■ **Information shown**

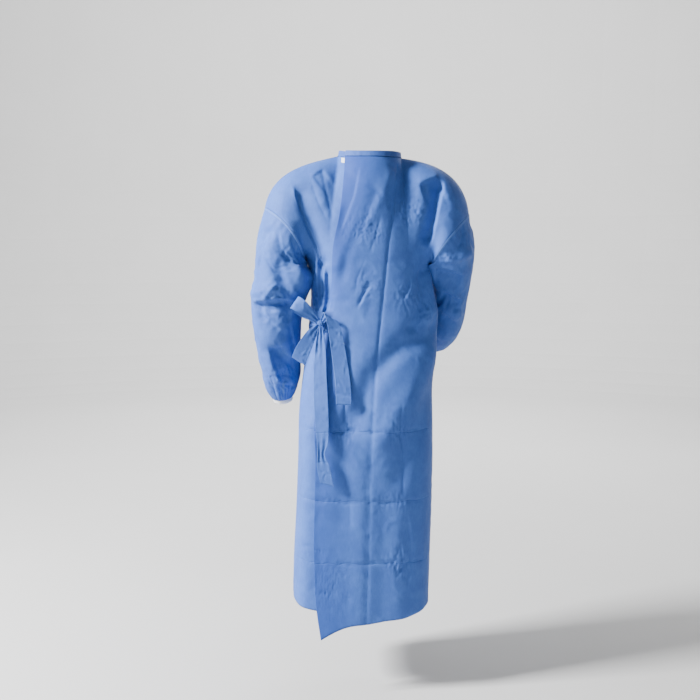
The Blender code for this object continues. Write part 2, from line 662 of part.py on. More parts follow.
def wrap_panel():
    """Right back panel, which wraps over the left one and ends in the leading edge."""
    row = row_places()[:, None]
    edge = wrap_edge_share(row, np.full_like(row, HEM_WRAP[-1][1]))
    fixed = np.linspace(0, RIGHT_NECK_SHARE, SHOULDER_COLUMNS + 1)[None, :] + 0 * row
    spread = np.linspace(0, 1, WRAP_COLUMNS + 1)[None, 1:]
    share = np.concatenate([fixed, RIGHT_NECK_SHARE + (edge - RIGHT_NECK_SHARE) * spread], axis=1)
    across = share / edge
    hem = read(HEM_WRAP, HEM_COLUMNS, "z", across)
    points = body_surface(1, share, row, hem)
    lift = read(WRAP_LIFT, LIFT_COLUMNS, "out", points[..., 2])
    points[..., 1] += lift * np.clip(1 - (edge - share) / WRAP_LIFT_SHARE, 0, 1) ** 2
    panel = Panel("back_right", points, 1, WALL)
    panel.fold(FOLDS_BACK, 1, ("bottom", "left"))
    return panel


def under_panel():
    """Left back panel: its free edge lies hidden under the wrap."""
    row = row_places()[:, None]
    inner = np.linspace(UNDER_EDGE_SHARE, LEFT_NECK_SHARE, UNDER_COLUMNS + 1)
    outer = np.linspace(LEFT_NECK_SHARE, 1, SHOULDER_COLUMNS + 1)[1:]
    share = np.concatenate([inner, outer])[None, :] + 0 * row
    across = (share - UNDER_EDGE_SHARE) / (1 - UNDER_EDGE_SHARE)
    hem = read(HEM_UNDER, HEM_COLUMNS, "z", across)
    panel = Panel("back_left", body_surface(1, share, row, hem), 1, WALL)
    panel.fold(FOLDS_BACK, 1, ("bottom", "right"))
    covered = wrap_edge_share(row, np.full_like(row, HEM_WRAP[-1][1])) + COVER_MARGIN
    level = LEFT_NECK_SHARE + (1 - LEFT_NECK_SHARE) * np.clip(row / LEVEL_ROW, 0, 1)
    depth = np.clip((level - share) / (level - covered), 0, 1)
    panel.sink(depth * LAYER_DEPTH)
    return panel


def ring_points(row, side, turns):
    """Points round one sleeve ring, from a table row as a dictionary."""
    face = unit(np.array([row["face_x"], row["face_y"], row["face_z"]]))
    out = np.array([float(side), 0.0, 0.0])
    wide = unit(out - (out @ face) * face)
    deep = np.cross(face, wide) * -side
    centre = np.array([row["x"], row["y"], row["z"]])
    angle = np.radians(turns)[:, None]
    return centre + row["half_width"] * np.cos(angle) * wide + row["half_depth"] * np.sin(angle) * deep


def sleeve_panel(name, side, folds):
    """Sleeve tube from the armhole loop through its rings to the wrist."""
    rings = SIDES[side]["rings"]
    keys = [0.0] + [row[0] for row in rings]
    loops = [armhole(side, RING_TURNS)]
    for values in rings:
        loops.append(ring_points(dict(zip(RING_COLUMNS, values)), side, RING_TURNS))
    loops = np.array(loops)
    at = np.linspace(0, 1, SLEEVE_ROWS + 1)
    points = np.empty((SLEEVE_ROWS + 1, RING_POINTS, 3))
    for point in range(RING_POINTS):
        for axis in range(3):
            points[:, point, axis] = smooth(keys, loops[:, point, axis], at)
    panel = Panel(name, points, -side, WALL, closed=True, group="sleeve")
    panel.fold(folds, 1, ("right", "left"))
    return panel


def cuff_object(name, side, sleeve, material):
    """Knitted tube that shows a little past the sleeve's end and runs up inside it."""
    last = dict(zip(RING_COLUMNS, SIDES[side]["rings"][-1]))
    face = unit(np.array([last["face_x"], last["face_y"], last["face_z"]]))
    fitted = dict(last)
    for size in ("half_width", "half_depth"):
        fitted[size] = last[size] - WALL - SEAM_GAP
    ring = ring_points(fitted, side, RING_TURNS)
    centre = ring.mean(axis=0)
    rows = [dict(zip(CUFF_COLUMNS, row)) for row in CUFF_RINGS]
    outer = np.array([centre + (ring - centre) * row["size"] + face * row["along"] for row in rows])
    panel = Panel(name, outer, sleeve.outward, CUFF_WALL, closed=True, group="cuff")
    inner = outer - CUFF_WALL * panel.normals
    return wall_object(name, outer, inner, True, sleeve.outward, material)


def neck_row(panel, first, last):
    """Neckline points and normals of a panel between two of its columns."""
    step = 1 if last >= first else -1
    columns = list(range(first, last + step, step))
    return panel.points[0, columns], panel.normals[0, columns]


def binding_object(front, wrap, under, material):
    """Strip along the neckline, from the wrap's corner round to the hidden end."""
    wrap_last = wrap.points.shape[1] - 1
    runs = (
        neck_row(wrap, wrap_last, SHOULDER_COLUMNS),
        neck_row(front, SHOULDER_COLUMNS, SHOULDER_COLUMNS + NECK_COLUMNS),
        neck_row(under, UNDER_COLUMNS, 0),
    )
    line = np.concatenate([runs[0][0], runs[1][0][1:], runs[2][0][1:]])
    outward = np.concatenate([runs[0][1], runs[1][1][1:], runs[2][1][1:]])
    along = unit(np.gradient(line, axis=0))
    rise = unit(np.cross(outward, along))
    rise = rise * np.sign(rise[:, 2:3])
    rise = unit(rise + np.array([0.0, 0.0, BINDING_LIFT]))
    square = unit(np.cross(along, rise))
    square = square * np.sign(np.sum(square * outward, axis=-1, keepdims=True))
    proud = (BINDING_WALL - WALL) / 2
    foot = line + outward * proud + rise * SEAM_GAP
    outer = np.array([foot + rise * BINDING_HEIGHT * step for step in BINDING_STEPS])
    inner = outer - BINDING_WALL * np.array([square, square, outward])
    return wall_object("neck_binding", outer, inner, False, -1, material)


def tie_wrap_object(wrap, material):
    """Sewn end of the wrap's tie, made from the wrap's own points, moved out."""
    rows = wrap.points[TIE_WRAP_ROW : TIE_WRAP_ROW + 2, -1 - TIE_WRAP_COLUMNS :]
    out = wrap.normals[TIE_WRAP_ROW : TIE_WRAP_ROW + 2, -1 - TIE_WRAP_COLUMNS :]
    shares = np.array(TIE_WRAP_SPAN)[:, None, None]
    points = rows[0] + shares * (rows[1] - rows[0])
    facing = unit(out[0] + shares * (out[1] - out[0]))
    inner = points + SEAM_GAP * facing
    return wall_object("tie_wrap", inner + TIE_WALL * facing, inner, False, 1, material)


def at_knot(place):
    """The place drawn straight towards the knot's middle until it all but meets the knot."""
    centre = np.array(KNOT_CENTRE)
    away = np.array(place) - centre
    surface = 1 / np.linalg.norm(away / np.array(KNOT_HALF))
    return centre + away * surface + unit(away) * KNOT_GAP


def tie_object(name, table, material):
    """Flat tie along its table of centres, gathered where it is narrow."""
    table = [list(row) for row in table]
    for end in KNOT_ENDS[name]:
        table[end][:3] = at_knot(table[end][:3])
    keys = np.arange(len(table), dtype=float)
    at = np.linspace(0, len(table) - 1, TIE_ROWS_EACH * (len(table) - 1) + 1)
    columns = {
        title: smooth(keys, [row[place] for row in table], at)
        for place, title in enumerate(TIE_COLUMNS)
    }
    centre = np.stack([columns["x"], columns["y"], columns["z"]], axis=-1)
    rise = np.radians(columns["rise"])
    lean = np.radians(columns["lean"])
    wide = np.stack([np.cos(rise) * np.cos(lean), np.sin(lean), np.sin(rise) * np.cos(lean)], axis=-1)
    across = np.linspace(-1, 1, TIE_COLUMNS_ACROSS + 1)
    steps = columns["half_width"][:, None] * across[None, :]
    middle = centre[:, None, :] + steps[..., None] * wide[:, None, :]
    facing = normals(middle, 1)
    outer = middle + facing * TIE_WALL / 2
    inner = middle - facing * TIE_WALL / 2
    return wall_object(name, outer, inner, False, 1, material)


def knot_object(material):
    """Knot of the bow as one rounded lump."""
    mesh = bpy.data.meshes.new("bow_knot")
    thing = bpy.data.objects.new("bow_knot", mesh)
    bpy.context.collection.objects.link(thing)
    shape = bmesh.new()
    bmesh.ops.create_uvsphere(shape, u_segments=KNOT_SEGMENTS, v_segments=KNOT_RINGS, radius=1.0)
    bmesh.ops.scale(shape, vec=KNOT_HALF, verts=shape.verts)
    bmesh.ops.translate(shape, vec=KNOT_CENTRE, verts=shape.verts)
    shape.to_mesh(mesh)
    shape.free()
    mesh.shade_smooth()
    mesh.materials.append(material)
    return thing


def tab_object(material):
    """Hook tab under the wrap's corner, standing a little past its edge."""
    share = np.linspace(*TAB_SHARES, TAB_POINTS[1])[None, :]
    row = np.linspace(*TAB_ROWS, TAB_POINTS[0])[:, None]
    points = body_surface(1, share, row, HEM_WRAP[-1][1])
    facing = normals(points, 1)
    outer = points - (WALL + TAB_CLEARANCE) * facing
    return wall_object("hook_tab", outer, outer - TAB_WALL * facing, False, 1, material)


def clear_scene():
    """Removes whatever the file opened with."""
    for thing in list(bpy.data.objects):
        bpy.data.objects.remove(thing, do_unlink=True)


def main():
    """Makes each piece of the gown as its own solid."""
    clear_scene()
    fabric = finish_material("sms_nonwoven", FABRIC_BLUE)
    bound = finish_material("binding_nonwoven", BINDING_BLUE)
    knit = finish_material("rib_knit", KNIT_WHITE)
    hook = finish_material("hook_tape", TAB_WHITE)
    front = front_panel()
    wrap = wrap_panel()
    under = under_panel()
    left = sleeve_panel("sleeve_left", 1, FOLDS_LEFT_SLEEVE)
    right = sleeve_panel("sleeve_right", -1, FOLDS_RIGHT_SLEEVE)
    panels = (front, wrap, under, left, right)
    share_normals(panels)
    set_armhole_normals(front, wrap, under, {1: left, -1: right})
    binding_object(front, wrap, under, bound)
    for panel in panels:
        build_panel(panel, fabric)
    cuff_object("cuff_left", 1, left, knit)
    cuff_object("cuff_right", -1, right, knit)
    tie_wrap_object(wrap, fabric)
    for name, table in TIE_PIECES.items():
        tie_object(name, table, fabric)
    knot_object(fabric)
    tab_object(hook)


main()
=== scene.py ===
"""Finished look of a wrap-back surgical gown, hollow as it is worn.

Metres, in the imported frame: +Z up, +X the gown's left, +Y its back. Each piece of cloth is a thin
shell on the form of the solid that it stands for, with its creases, seams and stitches.
"""

import logging
import math
from collections.abc import Iterable, Mapping, Sequence
from dataclasses import dataclass, field
from enum import Enum

import bmesh
import bpy
import numpy as np
from mathutils import Matrix, Vector, noise


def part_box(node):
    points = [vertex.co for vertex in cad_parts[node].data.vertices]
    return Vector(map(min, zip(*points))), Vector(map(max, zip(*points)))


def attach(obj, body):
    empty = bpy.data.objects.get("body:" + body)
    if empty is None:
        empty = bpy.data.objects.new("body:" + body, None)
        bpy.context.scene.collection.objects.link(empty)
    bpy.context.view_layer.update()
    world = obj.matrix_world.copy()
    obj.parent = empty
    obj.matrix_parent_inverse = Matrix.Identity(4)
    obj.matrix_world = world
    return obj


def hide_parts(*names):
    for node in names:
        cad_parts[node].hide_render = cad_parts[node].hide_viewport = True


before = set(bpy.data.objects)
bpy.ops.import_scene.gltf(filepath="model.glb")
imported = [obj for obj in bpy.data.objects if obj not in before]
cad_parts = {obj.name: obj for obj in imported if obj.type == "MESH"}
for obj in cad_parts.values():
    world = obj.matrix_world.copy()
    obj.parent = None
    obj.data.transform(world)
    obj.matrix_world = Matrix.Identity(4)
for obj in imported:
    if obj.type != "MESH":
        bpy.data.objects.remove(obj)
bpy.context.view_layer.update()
LOG = logging.getLogger("gown")
MM = 0.001
METRE_MM = 1000
Grid = np.ndarray
Route = tuple[tuple[float, float], ...]
Socket = bpy.types.NodeSocket


class Side(Enum):
    """Side of the gown as it is worn; the value is the sign of X."""

    LEFT = 1
    RIGHT = -1


class Face(Enum):
    """Half of the gown; the value is the sign of Y."""

    BACK = 1
    FRONT = -1


class Profile(Enum):
    """Cross-section of a crease. Left and right are as its route runs down."""

    ROLL = "soft trough or ridge"
    PRESS = "sharp line left by folding for the pack"
    TUCK = "gentle on its left and steep on its right"
    LIP = "drops off a sharp edge to its right and comes back slowly"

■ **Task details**
Exactly the lines from the line that has "1, left, knit)" through the line that has "zip(*points))), Vector(map(max, zip(*points)))" are to be repeated, both included, with nothing added.

■ **Exercise response**
    cuff_object("cuff_left", 1, left, knit)
    cuff_object("cuff_right", -1, right, knit)
    tie_wrap_object(wrap, fabric)
    for name, table in TIE_PIECES.items():
        tie_object(name, table, fabric)
    knot_object(fabric)
    tab_object(hook)


main()
=== scene.py ===
"""Finished look of a wrap-back surgical gown, hollow as it is worn.

Metres, in the imported frame: +Z up, +X the gown's left, +Y its back. Each piece of cloth is a thin
shell on the form of the solid that it stands for, with its creases, seams and stitches.
"""

import logging
import math
from collections.abc import Iterable, Mapping, Sequence
from dataclasses import dataclass, field
from enum import Enum

import bmesh
import bpy
import numpy as np
from mathutils import Matrix, Vector, noise


def part_box(node):
    points = [vertex.co for vertex in cad_parts[node].data.vertices]
    return Vector(map(min, zip(*points))), Vector(map(max, zip(*points)))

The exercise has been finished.